Dantrolene normalizes heightened Ca2+ influx in activated T cells from the familial Alzheimer's disease TgF344-AD rats

Aim

Dysregulation of the peripheral immune response contributes to Alzheimer's disease pathogenesis. Dantrolene, a negative allosteric modulator of ryanodine receptor types 1 and 3, reduces neurodegeneration in Alzheimer's disease animal models by an unclear mechanism. Given that Alzheimer's disease causative mutations in amyloid precursor and presenilin proteins interfere with intracellular Ca²⁺ signaling in neurons, we tested the hypotheses that these mutations may impair Ca²⁺ signaling in T lymphocytes and that dantrolene can repair this defect.

Methods

We explored cytosolic Ca²⁺ dynamics and effects of dantrolene sodium in resting and activated splenic T cells derived from adult transgenic TgF344-AD rats expressing mutant human "Swedish" amyloid precursor (APPsw) and presenilin 1 lacking exon 9 (PS1Δ9) proteins, and in control wild-type rats.

Results

We found no differences in the cytosolic Ca²⁺ signaling between resting T cells from TgF344-AD and control rats.

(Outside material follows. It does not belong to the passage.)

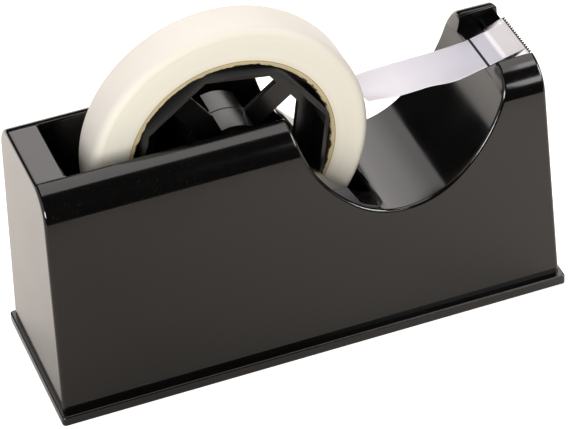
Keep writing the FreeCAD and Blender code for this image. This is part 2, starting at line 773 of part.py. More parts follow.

In contrast, amplitudes of caffeine-triggered calcium transients and store-operated Ca²⁺ entry were significantly larger in activated TgF344-AD rat T cells relative to wild-type rat T cells. Preincubation with dantrolene sodium reduced the amplitude and the rate of Ca²⁺ influx in activated TgF344-AD rat T cells in the absence of store refilling and after dissipation of inner mitochondrial membrane potential, indicating that it does not involve Ca²⁺ release via ryanodine receptors or mitochondrial Ca²⁺ uptake.

Conclusions

Expression of Alzheimer's disease risk genes upregulates the store-operated Ca²⁺ entry in T cells, which may alter peripheral immune responses and exacerbate Alzheimer's disease pathogenesis. We speculate that dantrolene's neuroprotective effect in Alzheimer's disease animal models may be due to its normalization of the peripheral T cells' Ca²⁺ signaling and functions.